Para o mestre em Educação, Contextos Contemporâneos e Demandas Sociais Diomario Silva, professor das redes pública e privada do Rio, as escolas particulares têm que promover a integração dos alunos negros na formação estudantil e deixar nítido que, independentemente de serem bolsistas ou não, todos estão ali para aprender.
— O levantamento da Uerj constata que a elite branca continua sendo dominante no país. Esta década está sendo marcada pela valorização do afrodescendente, mas até que ponto as escolas estão contribuindo, enquanto espaço de formação, para mudar o cenário? — destaca.
Superior elitizado
Na Escola Eleva, foram criados grupos compostos por famílias com filhos negros que ajudam o colégio a construir um espaço mais diverso. O estudo da Uerj aponta que os estudantes negros são apenas 1% da unidade de Botafogo, Zona Sul do Rio. O conglomerado educacional reúne 11 redes de escolas privadas no país.
A unidade afirma que “há prioridade para alunos negros no processo de admissão” e que, com os dados mais atualizados, o percentual pula para 5%. A assessoria de imprensa informa que, “se abrirem dez vagas, se tivermos dez brancos e dez negros para entrar no colégio, a escola dará preferência para a inclusão dos alunos negros”. Não há, no entanto, uma política de bolsas exclusivas para eles.
A escola possui um programa com 81 famílias, no Rio e Brasília, que recebem descontos parciais e até integrais nas mensalidades na qual os estudantes pretos e pardos são prioridades.
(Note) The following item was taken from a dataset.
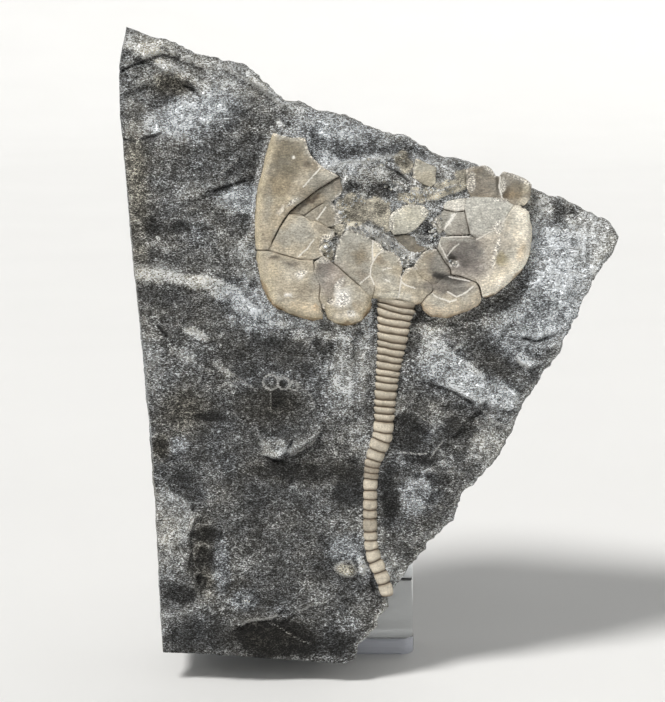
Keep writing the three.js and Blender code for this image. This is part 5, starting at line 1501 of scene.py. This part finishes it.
# %% Loose grains
GRAIN_ZONES = [  # how many, then as in SWELLS
    (64, 0.5, 60.3, 3.4, 0.5, -22), (60, 3.9, 57.8, 2.2, 0.6, -42), (34, 8.8, 60.6, 0.8, 1.4, 15),
    (40, -0.5, 69.6, 3.6, 1.1, 8), (40, 3, 67, 3, 0.9, -6), (44, 8.6, 66.2, 3.4, 0.8, 6),
    (26, -4, 63.4, 0.7, 1.6), (24, -5.8, 58.4, 0.7, 1), (6, 11.6, 56.1, 0.5, 0.35), (30, 6, 64.9, 3, 0.5),
    (40, 5, 56.2, 0.9, 0.7), (30, 4.5, 54.9, 0.3, 0.7), (24, -2, 65.2, 1.8, 1.4),
    (7, 9.4, 62.6, 0.5, 1.2, 30), (4, -9, 72.4, 0.5, 1.4), (7, -1.3, 14.4, 0.4, 1.3, 8),
    (4, 6.3, 49.3, 0.3, 0.25), (4, 12.3, 44.5, 0.5, 0.3, 30), (4, -17.4, 8.8, 0.6, 0.35),
]
BALL = (5, 8)  # rings, and points in each


def face_level(s, t):
    """Height of the block's surface at given places: that of the nearest point of its grid."""
    picked = [int(np.argmin(np.hypot(front[:, 0] - a, front[:, 1] - b))) for a, b in zip(s, t)]
    return front[picked, 2]


def grains():
    """Each grain is a ball of rings, pushed about at random, squashed, turned and set down."""
    draw = np.random.default_rng(301)
    places = []
    for count, cs, ct, rs, rt, *angle in GRAIN_ZONES:
        along, over = draw.normal(0, 0.5, (2, count)) * [[rs], [rt]]
        angle = math.radians(sum(angle))
        c, d = math.cos(angle), math.sin(angle)
        places.append(np.column_stack([cs + along * c - over * d, ct + along * d + over * c]))
    places = np.vstack(places)
    level = np.where(cover(*places.T)[0] > 0.1, THECA_TOP - 0.2, face_level(*places.T))
    latitude = np.linspace(0.35, np.pi - 0.35, BALL[0])[:, None]
    longitude = np.linspace(0, 2 * np.pi, BALL[1], endpoint=False)
    ball = ringed(np.stack(np.broadcast_arrays(
        np.sin(latitude) * np.cos(longitude), np.sin(latitude) * np.sin(longitude), np.cos(latitude)),
        axis=-1))
    count = len(places)
    size = 0.10 + 0.17 * draw.random((count, 1, 1)) ** 2
    shape = ball[None] * (1 + 0.35 * draw.uniform(-1, 1, (count, len(ball), 1)))
    shape = shape * size * draw.uniform(0.6, 1.25, (count, 1, 3))
    spin, tip = draw.uniform(0, 2 * np.pi, count), draw.uniform(-0.9, 0.9, count)
    zero, one = np.zeros(count), np.ones(count)
    c, d = np.cos(spin), np.sin(spin)
    about_n = np.stack([c, -d, zero, d, c, zero, zero, zero, one], axis=-1).reshape(-1, 3, 3)
    c, d = np.cos(tip), np.sin(tip)
    about_s = np.stack([one, zero, zero, zero, c, -d, zero, d, c], axis=-1).reshape(-1, 3, 3)
    shape = np.einsum("gij,gjk,gvk->gvi", about_n, about_s, shape)
    middles = np.column_stack([places, level + 0.1 * size[:, 0, 0]])
    points = (shape + middles[:, None]).reshape(-1, 3)
    offsets = (np.arange(count) * len(ball))[:, None, None]
    faces = [(f[None] + offsets).reshape(-1, f.shape[1]) for f in ring_faces(*BALL)]
    pale = np.repeat(draw.uniform(0.38, 0.82, count), len(ball))
    warm = np.repeat(draw.uniform(-0.6, 0.4, count), len(ball))
    away = np.full(len(points), -2.0)
    numbers = {"tone": pale, "leaning": warm, "pale_line": away, "dark_line": away}
    piece = add_mesh("loose_calcite_grains", in_world(*points.T), faces, numbers)
    piece.data.polygons.foreach_set("use_smooth", np.zeros(len(piece.data.polygons), bool))
    return place(piece, "limestone", stone)


print("grains:", len(grains().data.polygons), "faces")

# %% [markdown]
# The easel is one strip of acrylic, bent warm over a rod: a ledge in front, a back rest and a
# rear leg. So it is a rounded oblong section carried along straight stretches joined by arcs,
# narrowed along a quarter circle at the ledge's front. The foot of the leg is cut level.

# %% The easel's shape
SHEET, BACK_GAP = 2.4, 0.3  # mm
EASEL_SIDES = (-25.3, 6.7)
LEDGE_FRONT, REST_TOP, LEG_FOOT = 13.6, 56.0, 55.0
BEND_RADIUS, CORNER_RADIUS, EDGE_RADIUS = 3.3, 2.2, 0.28
BEND_STEPS, EDGE_ANGLES = 24, 7


def bent_line(corners, step):
    """A polyline of (y, z) corners with arcs at the bends, read at even steps: places and headings."""
    dots, points = np.array(corners, float), []
    for k, corner in enumerate(dots):
        if k in (0, len(dots) - 1):
            points.append(corner[None])
            continue
        into, out = corner - dots[k - 1], dots[k + 1] - corner
        into, out = into / np.linalg.norm(into), out / np.linalg.norm(out)
        turn = math.atan2(into[0] * out[1] - into[1] * out[0], into @ out)
        start = corner - into * BEND_RADIUS * math.tan(abs(turn) / 2)
        normal = np.sign(turn) * np.array([-into[1], into[0]])
        angle = np.linspace(0, turn, BEND_STEPS)[:, None]
        points.append(start + BEND_RADIUS * (np.sin(np.abs(angle)) * into + (1 - np.cos(angle)) * normal))
    line = np.vstack(points)
    length = travelled(line)[-1]
    even = np.linspace(0, length, int(length / step))
    even = np.unique(np.r_[np.linspace(0, CORNER_RADIUS, BEND_STEPS), even[even > CORNER_RADIUS]])
    line = read_at(line, even)
    way = np.gradient(line, axis=0)
    return line, way / np.linalg.norm(way, axis=1, keepdims=True), even


def easel():
    """The section is an oblong with rounded edges; each station turns it square to the line."""
    behind = BLOCK_THICK + BACK_GAP + SHEET / 2

    def rest_at(t):
        """The back rest's middle line at t up the face, as y and z."""
        return np.array([t * math.sin(LEAN) + behind * math.cos(LEAN),
                         FACE_AT[2] + t * math.cos(LEAN) - behind * math.sin(LEAN)])

    knee = rest_at((SHEET / 2 - FACE_AT[2] + behind * math.sin(LEAN)) / math.cos(LEAN))
    crest = rest_at(REST_TOP + 2 * BEND_RADIUS)
    line, way, along = bent_line([(LEDGE_FRONT, SHEET / 2), knee, crest, (LEG_FOOT, -SHEET)], 0.9)

    def rounded(radius):
        """What a quarter circle at the strip's start takes off, 0 beyond its radius."""
        return np.sqrt(radius ** 2 - np.maximum(0, radius - along) ** 2) - radius

    half_wide = (EASEL_SIDES[1] - EASEL_SIDES[0]) / 2 + rounded(CORNER_RADIUS)
    half_thick = SHEET / 2 + rounded(EDGE_RADIUS)
    quarter, quarters = np.linspace(0, np.pi / 2, EDGE_ANGLES), np.arange(4) * np.pi / 2
    section_angle = (quarters[:, None] + quarter).ravel()
    wide_sign, thick_sign = (
        np.repeat(np.sign(wave(quarters + 0.7)), EDGE_ANGLES) for wave in (np.cos, np.sin))
    s = (wide_sign * (half_wide[:, None] - EDGE_RADIUS) + EDGE_RADIUS * np.cos(section_angle)
         + sum(EASEL_SIDES) / 2)
    e = thick_sign * (half_thick[:, None] - EDGE_RADIUS) + EDGE_RADIUS * np.sin(section_angle)
    y = line[:, 0, None] - way[:, 1, None] * e
    z = line[:, 1, None] + way[:, 0, None] * e
    sunk_in = np.minimum(z, 0)
    y -= sunk_in * (way[:, 0] / np.where(np.abs(way[:, 1]) > 0.5, way[:, 1], np.inf))[:, None]
    z -= sunk_in
    return np.stack([FACE_AT[0] + s, FACE_AT[1] + y, z], axis=-1) * MM


stations = easel()
print("easel:", stations.shape[0], "stations of", stations.shape[1], "points")

# %% [markdown]
# Clear acrylic bends light less than glass and keeps a faint cool tint in its depth. The
# front edge of the ledge and the foot of the leg were left as the saw made them, frosted.

# %% The easel's finish
def acrylic():
    """Clear, with a polish that varies a little."""
    f = Finish("clear_acrylic")
    f.set(Base_Color=(0.97, 0.985, 0.99, 1.0), Transmission_Weight=1.0, IOR=1.49)
    return f.set(Roughness=0.02 + f.noise(9.0).smooth(0.55, 0.9) * 0.04)


def sawn_acrylic():
    """Milky, with fine saw marks."""
    f = Finish("sawn_acrylic")
    f.set(Transmission_Weight=0.25, IOR=1.49, Roughness=0.5)
    saw_marks = f.noise(0.3, 2.0, 0.6, (30.0, 1.0, 1.0))
    f.set(Base_Color=f.mix(saw_marks, colour(196, 200, 212), colour(228, 231, 240)))
    return f.set(Normal=f.bump(saw_marks, 0.05, 0.5))


stand = add_mesh("acrylic_easel", ringed(stations), ring_faces(*stations.shape[:2]), {})
place(stand, "clear_acrylic", acrylic(), "easel")
stand.data.materials.append(sawn_acrylic())
normals, centres = np.zeros((2, len(stand.data.polygons), 3))
stand.data.polygons.foreach_get("normal", normals.ravel())
stand.data.polygons.foreach_get("center", centres.ravel())
y, z = centres[:, 1] / MM - FACE_AT[1], centres[:, 2] / MM
front_cut = (normals[:, 1] < -0.25) & (y < LEDGE_FRONT + CORNER_RADIUS)
foot_cut = (normals[:, 2] < -0.5) & (y > LEG_FOOT - 5 * SHEET) & (z < EDGE_RADIUS)
stand.data.polygons.foreach_set("material_index", (front_cut | foot_cut).astype(np.int32))
print("frosted faces:", int(front_cut.sum()), "in front and", int(foot_cut.sum()), "under the leg")

# %% [markdown]
# The floor is a pale disc that curves up all round into a wall, so that there is no horizon.
# It is a line from the middle out and up, turned about an axis.

# %% Floor
def cove():
    """A flat disc, a quarter circle of its own radius and a short wall, in metres."""
    reach, high = 0.9, 1.5
    bend = np.linspace(0, np.pi / 2, 24)[1:]
    radius = np.r_[np.linspace(0.02, reach, 12), reach * (1 + np.sin(bend)), 2 * reach]
    level = np.r_[np.zeros(12), reach * (1 - np.cos(bend)), high]
    angle = np.linspace(0, 2 * np.pi, 96, endpoint=False)
    points = np.stack(np.broadcast_arrays(
        radius[:, None] * np.cos(angle), radius[:, None] * np.sin(angle), level[:, None]), axis=-1)
    faces = ring_faces(len(radius), len(angle))[:2]
    piece = add_mesh("floor", ringed(points)[:-1], faces, {})
    f = Finish("pale_paper")
    f.set(Roughness=0.8, Base_Color=f.mix(f.noise(60.0), colour(231, 231, 230), colour(236, 236, 235)))
    piece.data.materials.append(f.material)
    return piece


floor = cove()
print("floor:", len(floor.data.polygons), "faces")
Dos 81 atendidos, 59% declaram-se negros.
Em nota, o colégio diz que “foi constituído um Comitê de Diversidade, que promove um currículo de educação antirracista” e que faz uma “capacitação para equidade de gênero e racial entre lideranças, colaboradores e o corpo docente”.
Para Silva, a consequência da estrutura social apontada no levantamento é a exclusão de negros dos cursos mais concorridos no ensino superior:
— Em pedagogia, há mais alunos negros, mas será que foi mesmo a primeira opção de todos? Muitos queriam fazer engenharia ou medicina, mas precisam trabalhar (e os cursos são integrais). As excelências continuam cada vez mais elitizadas.
De acordo com o IBGE, só em 2019 as universidades tiveram mais alunos negros (50,3%) do que brancos. No entanto, carreiras mais concorridas e com maior remuneração têm percentual menor de pretos e pardos, como Medicina (39,9%), Engenharia (40%), Odontologia (38,7%) e Direito (43,8%).